◆ Entries

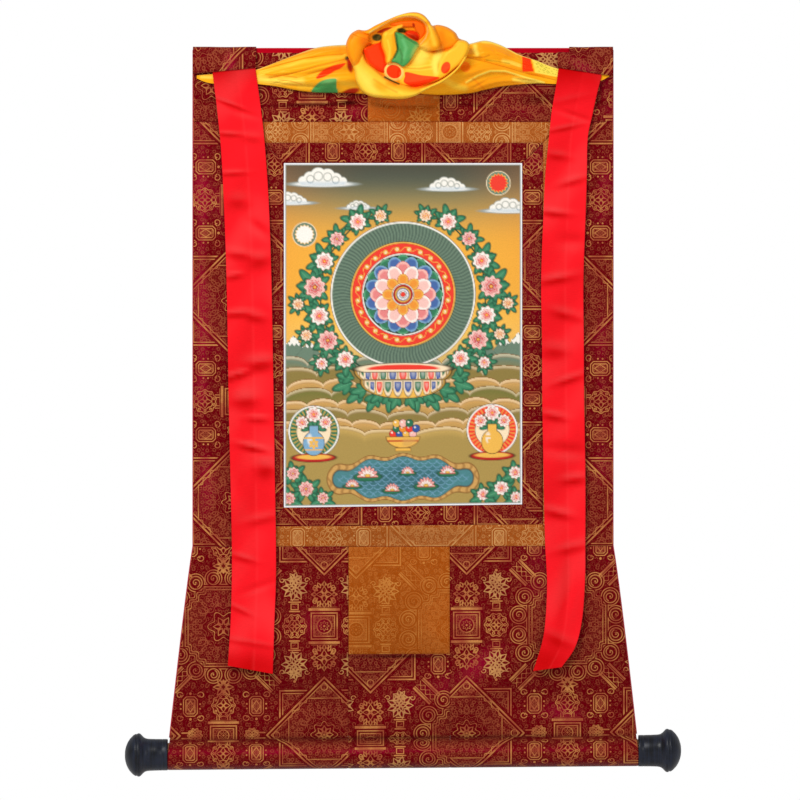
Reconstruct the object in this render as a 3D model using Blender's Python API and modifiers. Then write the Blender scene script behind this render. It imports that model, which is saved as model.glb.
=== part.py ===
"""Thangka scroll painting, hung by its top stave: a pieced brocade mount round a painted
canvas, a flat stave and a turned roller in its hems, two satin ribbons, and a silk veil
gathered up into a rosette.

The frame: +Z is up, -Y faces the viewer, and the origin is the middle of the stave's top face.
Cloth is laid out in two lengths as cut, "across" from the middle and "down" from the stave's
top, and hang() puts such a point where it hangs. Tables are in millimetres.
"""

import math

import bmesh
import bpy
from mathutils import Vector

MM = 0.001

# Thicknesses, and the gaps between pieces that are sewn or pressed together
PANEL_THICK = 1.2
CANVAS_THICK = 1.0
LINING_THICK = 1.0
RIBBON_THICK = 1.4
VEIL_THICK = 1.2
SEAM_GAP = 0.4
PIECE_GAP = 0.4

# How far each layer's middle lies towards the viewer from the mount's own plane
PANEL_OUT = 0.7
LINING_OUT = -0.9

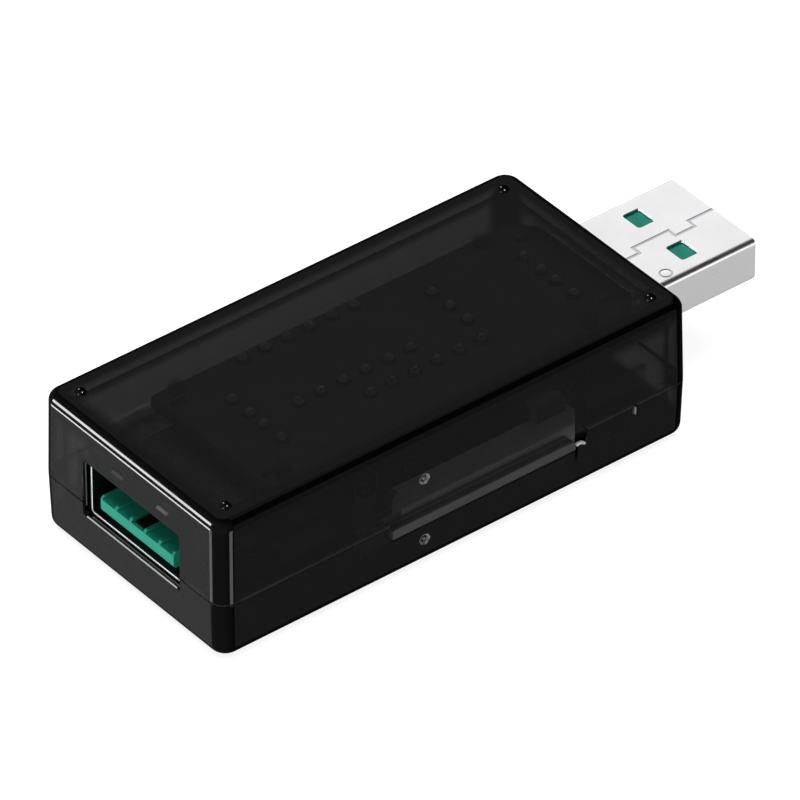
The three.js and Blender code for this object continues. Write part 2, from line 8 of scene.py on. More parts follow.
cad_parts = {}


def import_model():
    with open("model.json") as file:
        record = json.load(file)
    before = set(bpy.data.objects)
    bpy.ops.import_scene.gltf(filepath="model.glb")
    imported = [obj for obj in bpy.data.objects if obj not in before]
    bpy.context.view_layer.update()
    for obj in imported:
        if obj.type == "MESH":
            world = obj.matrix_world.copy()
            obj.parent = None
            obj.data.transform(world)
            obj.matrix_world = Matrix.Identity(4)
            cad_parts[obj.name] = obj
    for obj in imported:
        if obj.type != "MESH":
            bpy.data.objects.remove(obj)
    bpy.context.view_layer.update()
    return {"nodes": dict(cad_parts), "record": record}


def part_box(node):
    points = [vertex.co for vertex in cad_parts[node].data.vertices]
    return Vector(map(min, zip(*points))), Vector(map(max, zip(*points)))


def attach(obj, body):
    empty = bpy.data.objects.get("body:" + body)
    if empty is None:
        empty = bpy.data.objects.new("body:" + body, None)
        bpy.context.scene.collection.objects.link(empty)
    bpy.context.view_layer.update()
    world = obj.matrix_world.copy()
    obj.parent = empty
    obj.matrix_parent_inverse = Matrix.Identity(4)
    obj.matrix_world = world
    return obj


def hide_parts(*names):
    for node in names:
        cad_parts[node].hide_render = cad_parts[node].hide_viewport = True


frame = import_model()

◆ Instructions for the task
Write out every line of the records exactly.

◆ Response for this exercise
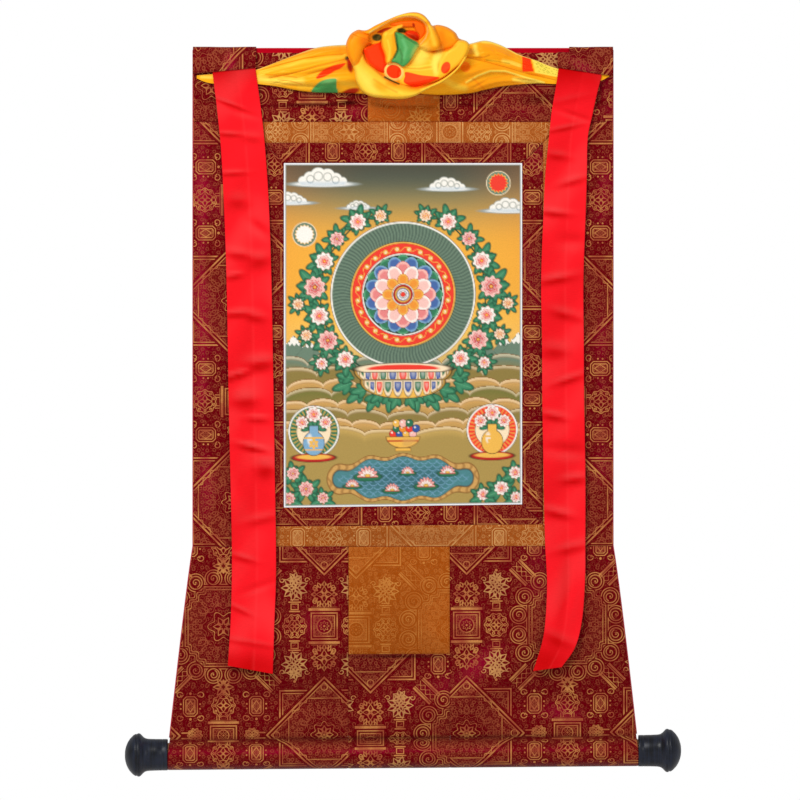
Reconstruct the object in this render as a 3D model using Blender's Python API and modifiers. Then write the Blender scene script behind this render. It imports that model, which is saved as model.glb.
=== part.py ===
"""Thangka scroll painting, hung by its top stave: a pieced brocade mount round a painted
canvas, a flat stave and a turned roller in its hems, two satin ribbons, and a silk veil
gathered up into a rosette.

The frame: +Z is up, -Y faces the viewer, and the origin is the middle of the stave's top face.
Cloth is laid out in two lengths as cut, "across" from the middle and "down" from the stave's
top, and hang() puts such a point where it hangs. Tables are in millimetres.
"""

import math

import bmesh
import bpy
from mathutils import Vector

MM = 0.001

# Thicknesses, and the gaps between pieces that are sewn or pressed together
PANEL_THICK = 1.2
CANVAS_THICK = 1.0
LINING_THICK = 1.0
RIBBON_THICK = 1.4
VEIL_THICK = 1.2
SEAM_GAP = 0.4
PIECE_GAP = 0.4

# How far each layer's middle lies towards the viewer from the mount's own plane
PANEL_OUT = 0.7
LINING_OUT = -0.9

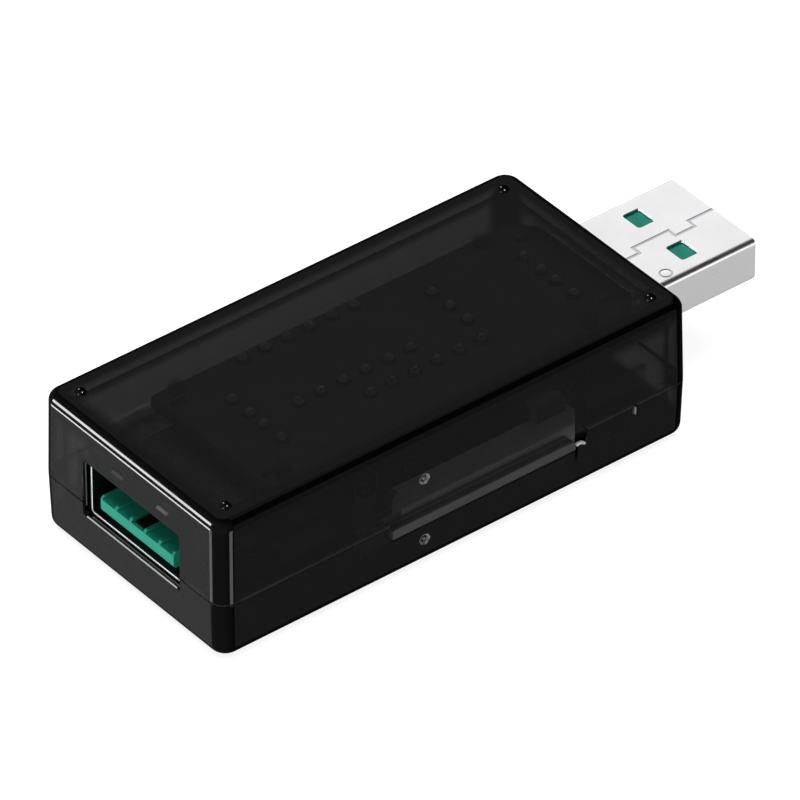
The three.js and Blender code for this object continues. Write part 2, from line 8 of scene.py on. More parts follow.
cad_parts = {}


def import_model():
    with open("model.json") as file:
        record = json.load(file)
    before = set(bpy.data.objects)
    bpy.ops.import_scene.gltf(filepath="model.glb")
    imported = [obj for obj in bpy.data.objects if obj not in before]
    bpy.context.view_layer.update()
    for obj in imported:
        if obj.type == "MESH":
            world = obj.matrix_world.copy()
            obj.parent = None
            obj.data.transform(world)
            obj.matrix_world = Matrix.Identity(4)
            cad_parts[obj.name] = obj
    for obj in imported:
        if obj.type != "MESH":
            bpy.data.objects.remove(obj)
    bpy.context.view_layer.update()
    return {"nodes": dict(cad_parts), "record": record}


def part_box(node):
    points = [vertex.co for vertex in cad_parts[node].data.vertices]
    return Vector(map(min, zip(*points))), Vector(map(max, zip(*points)))


def attach(obj, body):
    empty = bpy.data.objects.get("body:" + body)
    if empty is None:
        empty = bpy.data.objects.new("body:" + body, None)
        bpy.context.scene.collection.objects.link(empty)
    bpy.context.view_layer.update()
    world = obj.matrix_world.copy()
    obj.parent = empty
    obj.matrix_parent_inverse = Matrix.Identity(4)
    obj.matrix_world = world
    return obj


def hide_parts(*names):
    for node in names:
        cad_parts[node].hide_render = cad_parts[node].hide_viewport = True


frame = import_model()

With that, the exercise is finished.